Railtrack has outraged passenger groups by awarding its new chief executive, Steve Marshall, a pay rise five times the rate of inflation.

The company confirmed yesterday that Mr Marshall's annual salary will rise from this month by £50,000 to £450,000 – an increase of 12.5 per cent.

Astonishment greeted the move, which follows an embarrassing row last month over the £1m "golden goodbye" given to the company's former chief executive Gerald Corbett and the revelation of bumper share options for directors. Carol Bell, co-chairman of Safe Trains Action Group, said: "I am stunned and very angry about this. This has added insult to injury again."

Ms Bell, who was hurt in the 1997 Southall crash, continued: "He's getting more than Gerald Corbett? It's a nice job if you can get it. This is absolutely disgusting – it is really obscene."

Railtrack has become a target of public derision in recent months, taking flak from customers, the rail regulator, the Government and from the City, earning it a reputation as one of Britain's least loved companies.

The company was ejected from the FTSE 100 index of leading shares last month after a slump in the value of its shares.

Mr Marshall, who joined Railtrack 18 months ago as financial director earning £300,000 a year, was appointed chief executive last November. He replaced Mr Corbett who resigned after the Hatfield rail crash, which was blamed on inadequate track maintenance.

Mr Marshall went on to Mr Corbett's old salary of £400,000, which the company said had been uprated after a pay review.

Don Foster, the Liberal Democrat transport spokesman, said: "First former chief executive Gerald Corbett gets a £1.3m golden goodbye for failure; then Railtrack's directors get a huge share option payout for failure; now Steve Marshall, the new boss, gets an inflation-busting pay rise. For what?

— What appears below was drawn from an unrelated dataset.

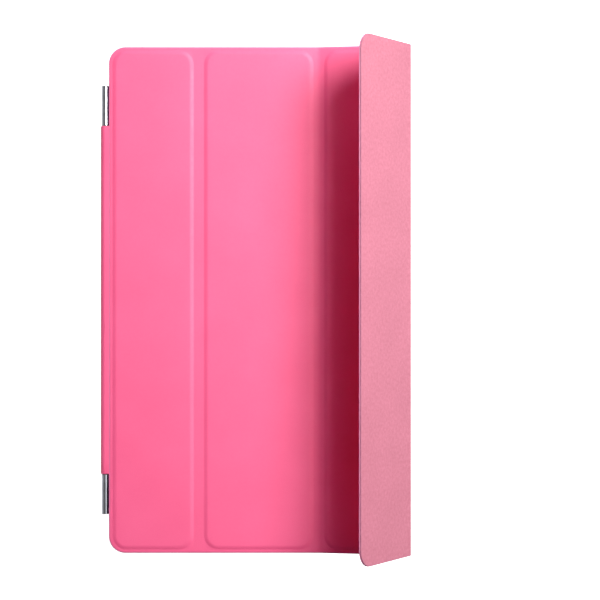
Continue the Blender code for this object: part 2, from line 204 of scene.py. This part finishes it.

"Railtrack prides itself on being a private sector company but it is taxpayers who are paying for these massive bonuses. Taxpayers should not be used for rewarding failure but for improving rail services."

The latest pay row has exposed Railtrack to charges of further managerial blundering. Only a fortnight ago, its masterplan for maintaining the rail network was denounced as "profoundly unsatisfactory" by Tom Winsor, the rail regular. Train operators described Railtrack's plans to end the train network's problems as "glib, a waste of time, vague and with too many fine words but with little substance".

The long-awaited report by Lord Cullen into the Paddington crash in October 1999 laid much of the blame for the fatal crash on Railtrack, accusing it of "institutional paralysis".

Phil Wilks, external relations manager for the Rail Passengers' Council, said the latest pay rise could have been better timed.

"If they want to have high calibre staff they have got to pay the going rate, although passengers may query the timing of the rise at the moment as insensitive in the light of recent events," he said.